====== Data shown
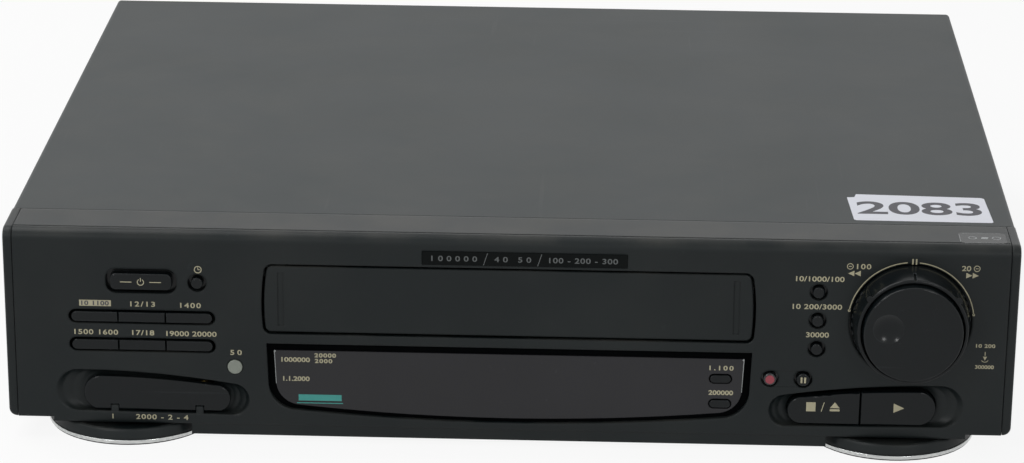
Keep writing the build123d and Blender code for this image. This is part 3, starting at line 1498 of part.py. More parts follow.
with BuildPart() as upper_drum:
    drum_z = low_top + gap
    upright(0, drum_depth, drum_radius, (drum_z, drum_z + drum_high_height))
    fillet(upper_drum.edges().group_by(Axis.Z)[-1], drum_edge)
    upright(0, drum_depth, drum_shaft, (deck_top + drum_base_thickness + gap, drum_z))
    upright(0, drum_depth, drum_rotor,
            (drum_z + drum_high_height, drum_z + drum_high_height + drum_rotor_height))
    for i in range(drum_windows):
        angle = radians(360 * i / drum_windows)
        upright(drum_radius * cos(angle), drum_depth + drum_radius * sin(angle), drum_window,
                (drum_z, drum_z + drum_window), Mode.SUBTRACT)
finish(upper_drum, "upper_drum")

# ------------------------------------------------------------------ reels
for side, label in ((-1, "supply_reel"), (1, "takeup_reel")):
    x = side * reel_half_spacing
    reel_z = deck_top + gap
    hub_top = reel_z + reel_hub_height
    with BuildPart() as reel:
        upright(x, reel_depth, reel_radius, (reel_z, reel_z + reel_thickness))
        upright(x, reel_depth, reel_hub, (reel_z, hub_top))
        for i in range(reel_fins):
            turn = 90 + 360 * i / reel_fins
            angle = radians(turn)
            with BuildSketch(Plane.XY.offset(reel_z + reel_thickness)) as fin:
                middle = Location((x + reel_fin / 2 * cos(angle),
                                   front_y + reel_depth + reel_fin / 2 * sin(angle)),
                                  turn)
                with Locations(middle):
                    Rectangle(reel_fin, reel_fin_width)
            extrude(fin.sketch, amount=reel_hub_height - reel_thickness - reel_fin_drop)
        upright(x, reel_depth, post_radius + slip, (reel_z, hub_top), Mode.SUBTRACT)
    finish(reel, label)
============
Directive: Return what is listed above, exactly and completely.

Output below:
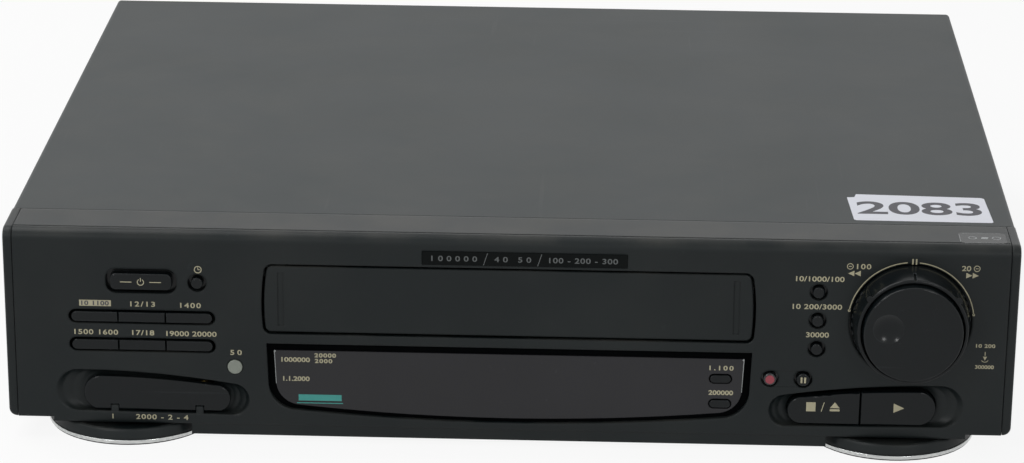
Keep writing the build123d and Blender code for this image. This is part 3, starting at line 1498 of part.py. More parts follow.
with BuildPart() as upper_drum:
    drum_z = low_top + gap
    upright(0, drum_depth, drum_radius, (drum_z, drum_z + drum_high_height))
    fillet(upper_drum.edges().group_by(Axis.Z)[-1], drum_edge)
    upright(0, drum_depth, drum_shaft, (deck_top + drum_base_thickness + gap, drum_z))
    upright(0, drum_depth, drum_rotor,
            (drum_z + drum_high_height, drum_z + drum_high_height + drum_rotor_height))
    for i in range(drum_windows):
        angle = radians(360 * i / drum_windows)
        upright(drum_radius * cos(angle), drum_depth + drum_radius * sin(angle), drum_window,
                (drum_z, drum_z + drum_window), Mode.SUBTRACT)
finish(upper_drum, "upper_drum")

# ------------------------------------------------------------------ reels
for side, label in ((-1, "supply_reel"), (1, "takeup_reel")):
    x = side * reel_half_spacing
    reel_z = deck_top + gap
    hub_top = reel_z + reel_hub_height
    with BuildPart() as reel:
        upright(x, reel_depth, reel_radius, (reel_z, reel_z + reel_thickness))
        upright(x, reel_depth, reel_hub, (reel_z, hub_top))
        for i in range(reel_fins):
            turn = 90 + 360 * i / reel_fins
            angle = radians(turn)
            with BuildSketch(Plane.XY.offset(reel_z + reel_thickness)) as fin:
                middle = Location((x + reel_fin / 2 * cos(angle),
                                   front_y + reel_depth + reel_fin / 2 * sin(angle)),
                                  turn)
                with Locations(middle):
                    Rectangle(reel_fin, reel_fin_width)
            extrude(fin.sketch, amount=reel_hub_height - reel_thickness - reel_fin_drop)
        upright(x, reel_depth, post_radius + slip, (reel_z, hub_top), Mode.SUBTRACT)
    finish(reel, label)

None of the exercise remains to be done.